Not big on that sound, but I still enjoy music. Especially arranged music. It seems to me that the more we stumble into the future, the less we keep in touch with our musical roots. A good example? Nickleback. Ughh, enough said.

Alltime greatest arranged song for me? Appalachian Spring, Aaron Copland.

Joshua

wstachour said...

Copeland had something, to me, like Vaughan Williams (one of my top three or four composers)--a kind of intrinsic "American-ness" to his writing. I think the Fanfare for the Common Man is a fantastic little three minutes of music. I also love a chamber piece of his called "Quiet City." Very good stuff.

Joshua said...

That's exactly how I described him to my fiancee. listening to Copland is like eating apple pie. It is Americana.

Joshua

Unknown said...

Goodness of soul. My dad has that on tape and he'll sometimes haul out the tape deck and listen to it while puttering in the shop. I love to sit and listen to the sounds. It's older...but age and music are like oil and zebras. There is nothing that really impacts the other. old school is just as good as the crap that plays today....note I said crap...

wstachour said...

I guess that's the point of it all: greatness is timeless, and trends and fads come and go unless they change the course of the river in which we live. We listen to Bach today because he not only was a genius, he even helped to determine the course of Western tonal music. Maybe Bob Moog grabbed a little part of that eternity.

wstachour said...

It's worth mentioning that Wendy Carlos & Isao Tomita, and these classical expeditions, did not receive a single word of mention on a recent documentary DVD I bought of Bob Moog.
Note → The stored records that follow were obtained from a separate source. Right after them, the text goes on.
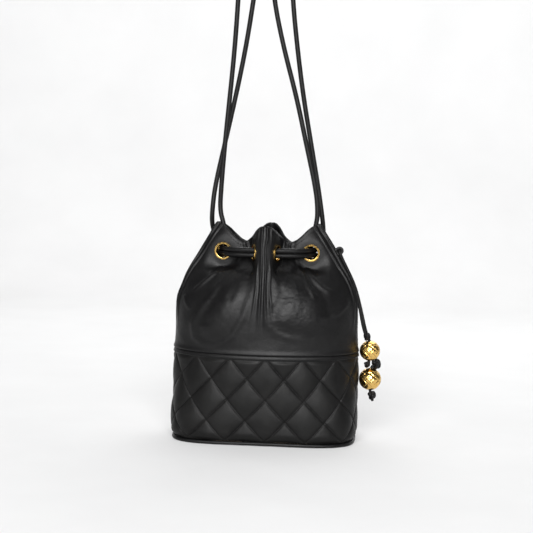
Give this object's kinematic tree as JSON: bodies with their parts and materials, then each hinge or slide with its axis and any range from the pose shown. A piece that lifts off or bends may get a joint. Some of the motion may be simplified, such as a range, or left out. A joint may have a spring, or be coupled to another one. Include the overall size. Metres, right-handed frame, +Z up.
{
  "type": "bucket bag",
  "caption": "Drawstring bucket bag with an oval quilted base band, a gathered soft upper body, metal eyelets, two long cord straps and a side charm of knotted cord and round beads.",
  "frame": {"origin": "centre of the oval base, on the surface the bag stands on", "axes": "+X to the side that carries the charm, -Y towards the front, +Z up through the mouth"},
  "size_m": [0.2267, 0.1188, 0.6146],
  "materials": {
    "leather": "smooth black lambskin, soft sheen",
    "quilted_leather": "black lambskin, diamond quilted",
    "cord": "rolled black leather cord",
    "gold": "polished gold-tone metal",
    "lining": "black woven lining",
    "wadding": "white needled wadding",
    "board": "pressed fibre board"
  },
  "bodies": {
    "bag": {"base_panel": "leather", "base_board": "board", "lining_base": "lining", "base_piping": "leather", "band_front": "quilted_leather", "band_back": "quilted_leather", "wadding_front": "wadding", "wadding_back": "wadding", "band_binding": "leather", "upper_front": "leather", "upper_back": "leather", "mouth_facing_front": "leather", "mouth_facing_back": "leather", "lining_lower_front": "lining", "lining_lower_back": "lining", "lining_upper_front": "lining", "lining_upper_back": "lining", "drawstring_left": "cord", "drawstring_right": "cord", "charm_tab": "leather", "eyelet_1": "gold", "eyelet_2": "gold", "eyelet_3": "gold", "eyelet_4": "gold", "eyelet_5": "gold", "eyelet_6": "gold", "eyelet_7": "gold", "eyelet_8": "gold", "eyelet_washer_1": "gold", "eyelet_washer_2": "gold", "eyelet_washer_3": "gold", "eyelet_washer_4": "gold", "eyelet_washer_5": "gold", "eyelet_washer_6": "gold", "eyelet_washer_7": "gold", "eyelet_washer_8": "gold"},
    "strap_left": {"strap_left": "cord"},
    "strap_right": {"strap_right": "cord"},
    "charm": {"charm_cord_front": "cord", "charm_cord_back": "cord", "charm_knot_top": "cord", "charm_knot_inner": "cord", "charm_knot_outer": "cord", "charm_knot_end": "cord"},
    "bead_upper": {"bead_upper": "gold"},
    "bead_lower": {"bead_lower": "gold"}
  },
  "joints": [
    {"name": "strap_left_swing", "type": "hinge", "parent": "bag", "child": "strap_left", "pos_m": [-0.058, 0.005, 0.242], "axis": [1, 0, 0], "range_deg": [-40, 40]},
    {"name": "strap_right_swing", "type": "hinge", "parent": "bag", "child": "strap_right", "pos_m": [0.053, 0.005, 0.242], "axis": [1, 0, 0], "range_deg": [-40, 40]},
    {"name": "charm_swing", "type": "hinge", "parent": "bag", "child": "charm", "pos_m": [0.0769, 0, 0.205], "axis": [0, -1, 0], "range_deg": [0, 60]},
    {"name": "bead_upper_spin", "type": "hinge", "parent": "charm", "child": "bead_upper", "pos_m": [0.1123, -0.001, 0.098], "axis": [0, 0, 1], "continuous": true},
    {"name": "bead_lower_spin", "type": "hinge", "parent": "charm", "child": "bead_lower", "pos_m": [0.1133, -0.001, 0.0673], "axis": [0, 0, 1], "continuous": true}
  ]
}
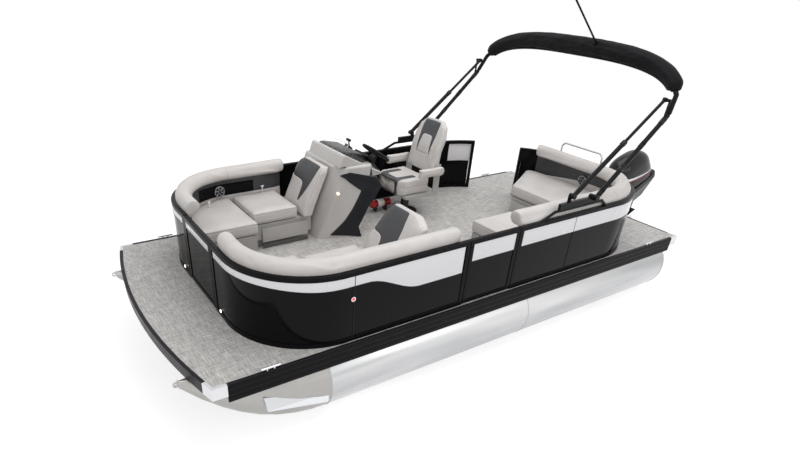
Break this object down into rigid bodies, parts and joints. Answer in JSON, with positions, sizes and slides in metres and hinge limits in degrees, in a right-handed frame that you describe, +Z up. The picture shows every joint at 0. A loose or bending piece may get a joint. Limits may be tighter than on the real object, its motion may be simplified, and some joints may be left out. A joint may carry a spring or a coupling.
{
  "type": "pontoon boat",
  "caption": "Pontoon boat on two aluminium tubes, with a fenced deck, lounges, a helm, a folded bimini and an outboard motor that tilts and steers",
  "frame": {"origin": "on the floor under the keels, amidships, midway between the bow eyes and the back of the motor", "axes": "+X forward, +Y to port, +Z up"},
  "size_m": [6.8883, 2.59, 3.1227],
  "materials": {
    "tube": "satin",
    "nose": "brushed",
    "strake": "satin",
    "deck": "woven vinyl",
    "rail": "matt",
    "chrome": "polished",
    "fence": "satin",
    "skin": "gloss",
    "lamp": "clear",
    "base": "satin",
    "vinyl": "soft vinyl",
    "speaker": "matt",
    "console": "gloss",
    "dash": "satin",
    "display": "gloss",
    "windscreen": "clear",
    "wheel": "satin",
    "red": "gloss",
    "canvas": "woven",
    "motor": "satin",
    "cowl": "gloss",
    "engine": "plain"
  },
  "bodies": {
    "boat": {"pontoon_port": "tube", "pontoon_starboard": "tube", "nose_cones": "nose", "bow_eyes": "tube", "spray_strakes": "strake", "underframe": "tube", "deck": "deck", "rub_rails": "rail", "corner_caps": "chrome", "cleats": "chrome", "fence_port_bow": "fence", "fence_port_stern": "fence", "fence_starboard": "fence", "skin_port_bow": "skin", "skin_port_stern": "skin", "skin_starboard": "skin", "lamps": "lamp", "lounge_bases": "base", "lounge_seats": "vinyl", "lounge_backs": "vinyl", "bolsters": "vinyl", "stern_base": "base", "stern_seat": "vinyl", "speakers": "speaker", "console": "console", "dash": "dash", "display": "display", "windscreen": "windscreen", "throttle": "dash", "extinguisher": "red", "chair_post": "fence", "bimini_mounts": "fence", "stern_rail": "chrome", "motor_pod": "tube", "motor_clamp": "motor"},
    "bow_gate_leaf": {"bow_gate": "fence", "bow_gate_skin": "skin"},
    "side_gate_leaf": {"side_gate": "fence", "side_gate_skin": "skin"},
    "wheel": {"steering_wheel": "wheel"},
    "chair": {"chair_frame": "fence", "chair_seat": "vinyl", "chair_back": "vinyl"},
    "port_armrest": {"armrest_port": "vinyl"},
    "starboard_armrest": {"armrest_starboard": "vinyl"},
    "bimini": {"bimini_bows": "fence", "bimini_arch": "fence", "bimini_boot": "canvas", "light_pole": "fence"},
    "struts": {"bimini_struts": "fence"},
    "rods": {"bimini_rods": "chrome"},
    "motor_bracket": {"motor_swivel": "motor"},
    "motor": {"motor_leg": "motor", "motor_pan": "motor", "motor_cowl": "cowl", "engine_block": "engine"},
    "screw": {"propeller": "motor"}
  },
  "joints": [
    {"name": "bow_gate_hinge", "type": "hinge", "parent": "boat", "child": "bow_gate_leaf", "pos_m": [2.809, 0.316, 1], "axis": [0, 0, -1], "range_deg": [0, 90]},
    {"name": "side_gate_hinge", "type": "hinge", "parent": "boat", "child": "side_gate_leaf", "pos_m": [0.98, 1.2, 1], "axis": [0, 0, 1], "range_deg": [0, 90]},
    {"name": "wheel_turn", "type": "hinge", "parent": "boat", "child": "wheel", "pos_m": [0.574, -0.76, 1.475], "axis": [-0.5736, 0, 0.8192], "range_deg": [-600, 600]},
    {"name": "chair_turn", "type": "hinge", "parent": "boat", "child": "chair", "pos_m": [0.114, -0.76, 1], "axis": [0, 0, 1], "range_deg": [-90, 90]},
    {"name": "port_armrest_hinge", "type": "hinge", "parent": "chair", "child": "port_armrest", "pos_m": [-0.108, -0.451, 1.268], "axis": [0, -1, 0], "range_deg": [0, 100]},
    {"name": "starboard_armrest_hinge", "type": "hinge", "parent": "chair", "child": "starboard_armrest", "pos_m": [-0.108, -1.069, 1.268], "axis": [0, -1, 0], "range_deg": [0, 100]},
    {"name": "bimini_fold", "type": "hinge", "parent": "boat", "child": "bimini", "pos_m": [-0.516, 0, 1.46], "axis": [0, 1, 0], "range_deg": [0, 50]},
    {"name": "strut_swing", "type": "hinge", "parent": "boat", "child": "struts", "pos_m": [-0.246, 0, 1.5], "axis": [0, 1, 0], "range_deg": [-1, 50]},
    {"name": "rod_slide", "type": "slide", "parent": "struts", "child": "rods", "axis": [-0.7898, 0, 0.6133], "range_m": [-0.25, 0.005]},
    {"name": "motor_tilt", "type": "hinge", "parent": "boat", "child": "motor_bracket", "pos_m": [-2.74, 0, 0.6], "axis": [0, 1, 0], "range_deg": [-24, 40]},
    {"name": "motor_steer", "type": "hinge", "parent": "motor_bracket", "child": "motor", "pos_m": [-2.83592, 0, 0.64271], "axis": [0.4067, 0, 0.9135], "range_deg": [-30, 30]},
    {"name": "propeller_spin", "type": "hinge", "parent": "motor", "child": "screw", "pos_m": [-3.34913, 0, 0.24726], "axis": [0.9135, 0, -0.4067], "continuous": true}
  ],
  "couplings": [
    {"joint": "wheel_turn", "follows": "motor_steer", "ratio": -20},
    {"joint": "strut_swing", "follows": "bimini_fold", "ratio": 0.896},
    {"joint": "rod_slide", "follows": "bimini_fold", "m_per_rad": -0.2384}
  ]
}
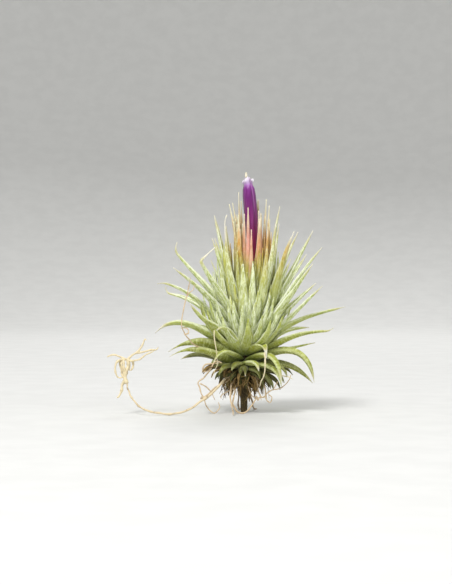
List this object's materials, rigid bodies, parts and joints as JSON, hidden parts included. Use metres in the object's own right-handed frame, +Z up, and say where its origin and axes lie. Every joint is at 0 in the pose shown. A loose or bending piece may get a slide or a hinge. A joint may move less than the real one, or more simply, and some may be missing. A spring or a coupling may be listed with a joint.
{
  "type": "hazelnut ionantha air plant",
  "caption": "Small air plant in flower: a rosette of tapering silvery leaves on a short stem, a violet tubular flower and wiry roots.",
  "frame": {"origin": "centre of the cut end of the stem, on the surface that the plant rests on", "axes": "+Z up along the stem, +X to the right and +Y away from the viewer of the picture"},
  "size_m": [0.0896, 0.0501, 0.0905],
  "materials": {
    "silver_green_leaf": "silvery green leaf covered in fine pale scales, matt",
    "deep_green_leaf": "older leaf, darker green underneath, matt",
    "blushed_leaf": "inner leaf blushed yellow, orange and pink for the flowering, matt",
    "violet_petal": "violet petal, satin, with a pale lilac tip",
    "cream_flower_parts": "cream pistil and stamens, matt",
    "woody_stem": "dark woody stem, matt",
    "wiry_root": "dry wiry root, tan to cream, matt"
  },
  "bodies": {
    "root": {"stem": "woody_stem", "leaf_low_01": "deep_green_leaf", "leaf_low_02": "deep_green_leaf", "leaf_low_03": "deep_green_leaf", "leaf_low_04": "deep_green_leaf", "leaf_low_05": "deep_green_leaf", "leaf_low_06": "deep_green_leaf", "leaf_low_07": "deep_green_leaf", "leaf_low_08": "deep_green_leaf", "leaf_low_09": "deep_green_leaf", "leaf_low_10": "deep_green_leaf", "leaf_spreading_01": "silver_green_leaf", "leaf_spreading_02": "silver_green_leaf", "leaf_spreading_03": "silver_green_leaf", "leaf_spreading_04": "silver_green_leaf", "leaf_spreading_05": "silver_green_leaf", "leaf_spreading_06": "silver_green_leaf", "leaf_spreading_07": "silver_green_leaf", "leaf_spreading_08": "silver_green_leaf", "leaf_spreading_09": "silver_green_leaf", "leaf_spreading_10": "silver_green_leaf", "leaf_spreading_11": "silver_green_leaf", "leaf_spreading_12": "silver_green_leaf", "leaf_rising_01": "silver_green_leaf", "leaf_rising_02": "silver_green_leaf", "leaf_rising_03": "silver_green_leaf", "leaf_rising_04": "silver_green_leaf", "leaf_rising_05": "silver_green_leaf", "leaf_rising_06": "silver_green_leaf", "leaf_rising_07": "silver_green_leaf", "leaf_rising_08": "silver_green_leaf", "leaf_rising_09": "silver_green_leaf", "leaf_rising_10": "silver_green_leaf", "leaf_rising_11": "silver_green_leaf", "leaf_erect_01": "silver_green_leaf", "leaf_erect_02": "silver_green_leaf", "leaf_erect_03": "silver_green_leaf", "leaf_erect_04": "silver_green_leaf", "leaf_erect_05": "silver_green_leaf", "leaf_erect_06": "silver_green_leaf", "leaf_erect_07": "silver_green_leaf", "leaf_erect_08": "silver_green_leaf", "leaf_heart_01": "blushed_leaf", "leaf_heart_02": "blushed_leaf", "leaf_heart_03": "blushed_leaf", "leaf_heart_04": "blushed_leaf", "petal_1": "violet_petal", "petal_2": "violet_petal", "petal_3": "violet_petal", "pistil": "cream_flower_parts", "stamens": "cream_flower_parts", "long_root": "wiry_root", "root_tangle": "wiry_root", "climbing_root": "wiry_root", "root_cluster_left": "wiry_root", "root_front": "wiry_root", "root_loop_front": "wiry_root", "root_cluster_right": "wiry_root", "root_back_left": "wiry_root", "root_back_right": "wiry_root"}
  },
  "joints": []
}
Maybe there's a reason Wendy was not interviewed, but I'd have loved to see one.

Matty said...

Good call on Appalachian Spring, Joshua. One of my all time favorites. Not sure if you've been to Glacier National Park in Montana, but I went there last year. Drove up the continental divide at sunrise with Appalachian Spring on...it was truly an amazing experience. Copland + American landscape = Perfection.